We have strong and deep experience in professional services and currently provide support to consulting firms like PwC, Booz Allen, KPMG, Deloitte and Accenture; we also support more than 60 of the world’s most iconic brand names. Core to this success is MBO’s organizational understanding of how professional services leverage talent to create revenue, unlike other players in the space who aren't as familiar with that.

Additionally, I believe we're one of the few providers that really does honest-to-goodness compliance. While we have a large and market-competitive payrolling practice, upward of 70% of our population is independent contractors. We help companies understand that there are ways to engage these individuals without reflexively putting them on payroll after a cursory compliance review. That's one of the things that we really want to focus on in 2020 — making sure companies are aware of other ways of working outside of a traditional payroll solution.

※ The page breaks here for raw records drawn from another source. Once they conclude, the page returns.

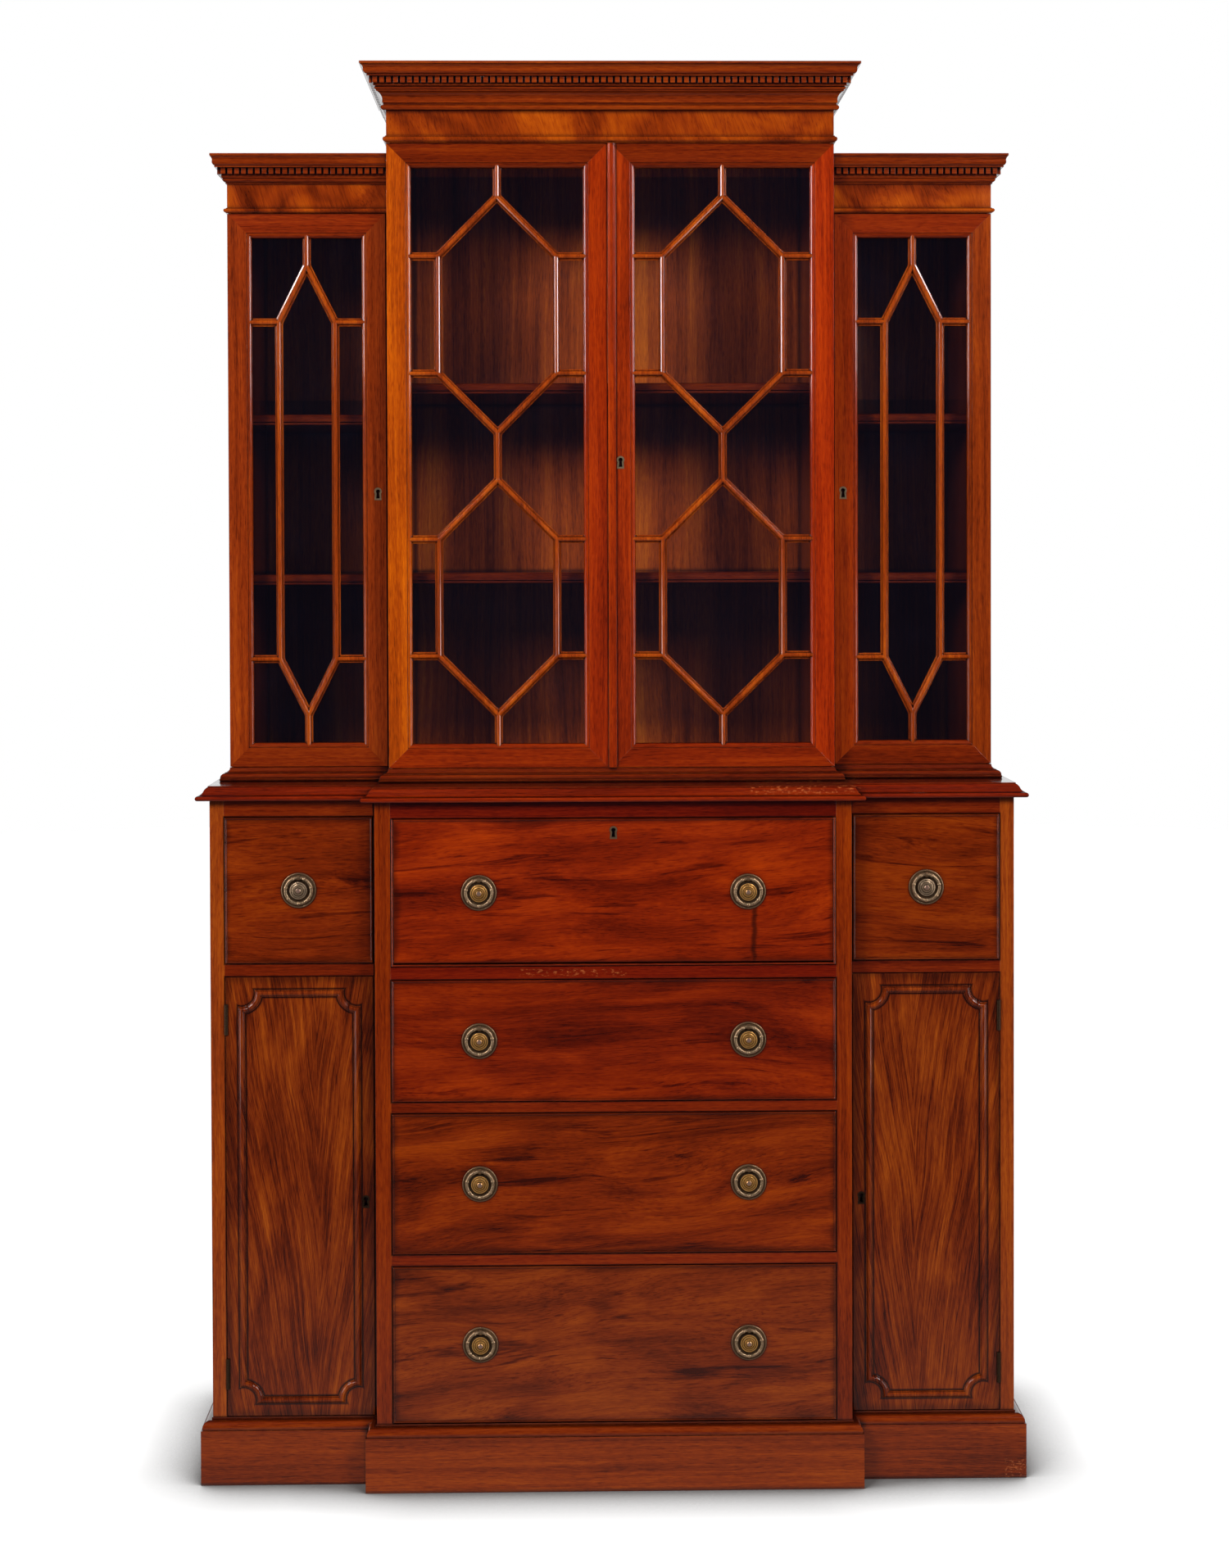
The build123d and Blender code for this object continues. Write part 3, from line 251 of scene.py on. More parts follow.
# Each figure: waves per metre along the grain and across it, then the detail and roughness of the noise
figure = {
    "drift": ((1.6, 6, 6), 2),
    "bands": ((0.7, 26, 26), 4, 0.65),
    "streaks": ((3.5, 230, 230), 3, 0.6),
    "flecks": ((70, 520, 520), 2, 0.6),
    "pores": ((45, 760, 760), 1),
    "sheen": ((5, 30, 30), 3),
    "waves": ((9, 45, 45), 2),
    "rub": ((60, 60, 60), 4, 0.7),
    "chips": ((150, 150, 420), 3, 0.7),
}

# What the figure multiplies the tone of the wood by, from dark to light
shades = [
    (0.05, (0.2, 0.16, 0.2)),
    (0.3, (0.56, 0.5, 0.55)),
    (0.5, (1, 1, 1)),
    (0.72, (1.5, 2.0, 1.4)),
    (0.95, (2.1, 3.3, 2.2)),
]
shadeScale = 3  # the ramp holds the shades divided by this
topShade = (0.25, 0.2, 0.2)  # what the painted shade on a top multiplies the colour by
gapShadeReach = (0.0012, 0.0032)  # a painted gap shadow is black to the first distance and gone at the second
# A pair is the stretch over which an effect comes or goes, in the value that it follows
# tops, corners and gaps drive painted shade, the corners wax too; the rest drive wear and the grain
wearAndShade = {
    "pores": (0.56, 0.66),
    "tops": (0.75, 0.95),
    "corners": (0.5, 1.0),
    "edges": (0.8, 0.985),
    "rub": (0.4, 0.66),
    "chips": (0.56, 0.62),
    "chipRim": (0.0, 0.004),
    "chipDepth": 0.6,
    "rimWander": 0.02,
    "gapShadeDepth": 0.85,
}
polish = {
    "bend": 1.5,
    "unevenness": 0.12,
    "coatRoughness": 0.06,
    "waves": 0.6,
    "pores": -0.03,
    "streaks": 0.25,
    "height": 0.0006,
}


def grainTint(tree, look, path, xyz, box):
    # the figure of the wood, from dark to light around 0.5
    bands, streaks, flecks, pores = [
        noise(tree, path, *figure[name]) for name in ("bands", "streaks", "flecks", "pores")
    ]
    pores = step(tree, pores, *wearAndShade["pores"])
    clouds = noise(tree, path, look["cloudSize"], twist=look["cloudTwist"])
    parts = [(bands, look["bands"]), (streaks, look["streaks"])]
    parts += [(flecks, look["flecks"]), (clouds, look["clouds"])]
    if "fan" in look:
        fan = look["fan"]
        plume = fanPath(tree, xyz, box, fan, look["seed"])
        parts.append((noise(tree, plume, *fan["feather"]), fan["depth"]))
        parts.append((noise(tree, plume, *fan["fineFeather"]), fan["fineDepth"]))
    tint = 0.5
    for value, depth in parts:
        tint = calc(tree, "ADD", tint, centred(tree, value, 2 * depth))
    tint = calc(tree, "SUBTRACT", tint, calc(tree, "MULTIPLY", pores, look["pores"]))
    if "smoke" in look:
        # dark figure, in thin wisps along the grain
        smoke = look["smoke"]
        wisps = step(tree, noise(tree, path, *smoke["wisps"]), smoke["from"], smoke["to"])
        tint = calc(tree, "SUBTRACT", tint, calc(tree, "MULTIPLY", wisps, smoke["depth"]))
    return tint, streaks, clouds, pores


def woodTone(tree, look, xyz, share, box):
    # one tone, or one for each member of a frame, and others below or beyond a limit
    if "members" in look:
        tone = memberTone(tree, xyz, share, box, [paint(*t) for t in look["members"]])
    else:
        tone = solid(look["tone"])
    if "lower" in look:
        limit, lowerTone = look["lower"]
        tone = blendColour(tree, calc(tree, "LESS_THAN", xyz[2], limit), tone, solid(lowerTone))
    if "outer" in look:
        limit, outerTone = look["outer"]
        outside = calc(tree, "GREATER_THAN", calc(tree, "ABSOLUTE", xyz[0]), limit)
        tone = blendColour(tree, outside, tone, solid(outerTone))
    return tone


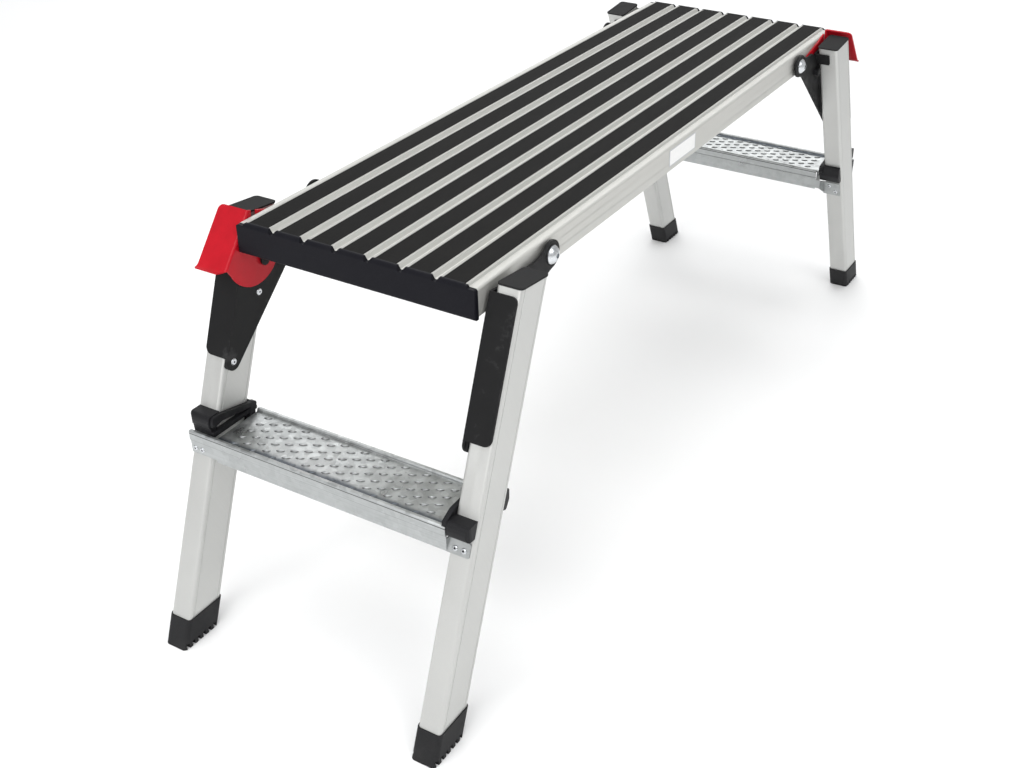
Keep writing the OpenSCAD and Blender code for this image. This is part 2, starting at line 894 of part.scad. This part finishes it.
deck_panel();
grip_strip(1);  // grip_strip_1
grip_strip(2);  // grip_strip_2
grip_strip(3);  // grip_strip_3
grip_strip(4);  // grip_strip_4
grip_strip(5);  // grip_strip_5
grip_strip(6);  // grip_strip_6
grip_strip(7);  // grip_strip_7
left_end() end_cap();  // end_cap_left
end_cap();  // end_cap_right
label_plate();
hinge_bolts();
hinge_nuts();
spacer_bushes();
lock_pins();
left_end() leg();  // leg_left_front
left_end() front() leg(true);  // leg_left_rear
front() leg(true);  // leg_right_front
leg();  // leg_right_rear
left_end() leg_cap();  // leg_cap_left_front
left_end() front() leg_cap();  // leg_cap_left_rear
front() leg_cap();  // leg_cap_right_front
leg_cap();  // leg_cap_right_rear
left_end() shoe();  // shoe_left_front
left_end() front() shoe();  // shoe_left_rear
front() shoe();  // shoe_right_front
shoe();  // shoe_right_rear
left_end() bracket();  // bracket_left_front
left_end() front() bracket(true);  // bracket_left_rear
front() bracket(true);  // bracket_right_front
bracket();  // bracket_right_rear
left_end() bracket_rivets();  // bracket_rivets_left
bracket_rivets();  // bracket_rivets_right
left_end() step();  // step_left
step();  // step_right
left_end() clip_low();  // step_clip_left_front
left_end() front() clip_high();  // step_clip_left_rear
front() clip_high();  // step_clip_right_front
clip_low();  // step_clip_right_rear
left_end() step_rivets();  // step_rivets_left
step_rivets();  // step_rivets_right
left_end() latch();  // latch_left
latch();  // latch_right
left_end() latch_pivot();  // latch_pivot_left
latch_pivot();  // latch_pivot_right
left_end() latch_spring();  // latch_spring_left
latch_spring();  // latch_spring_right
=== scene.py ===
import json
import math

import bmesh
import bpy
from mathutils import Matrix, Vector


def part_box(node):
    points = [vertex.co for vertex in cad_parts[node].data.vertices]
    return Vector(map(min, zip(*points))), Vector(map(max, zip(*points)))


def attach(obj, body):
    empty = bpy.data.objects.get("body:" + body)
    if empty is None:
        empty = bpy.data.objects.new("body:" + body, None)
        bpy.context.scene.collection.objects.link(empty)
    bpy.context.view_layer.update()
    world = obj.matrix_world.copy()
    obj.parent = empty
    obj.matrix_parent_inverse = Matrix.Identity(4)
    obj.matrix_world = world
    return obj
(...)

Spend Matters: How can enterprises specifically utilize MBO’s technology to set themselves apart, securing that “client of choice” position with potential independent workers?

Bryan Peña: It’s important from the outset for companies to understand that direct sourcing, like what they can access through our MBO Access platform, is not meant to take the place of traditional staffing firms. It takes a while for these solutions to grow and succeed. They have to be willing to let direct sourcing channels and market position iterate.

By utilizing MBO Access, which we believe is the only one of its kind in the marketplace, companies are able to engage independent professionals, manage the entire lifecycle and ensure compliance. And all of this is done in a cost-effective manner.

For companies to successfully engage independent workers, they need to be compliant but still be able to engage workers in ways that are appealing to them. MBO’s technology provides the nuances that set companies apart, establishing them as clients of choice.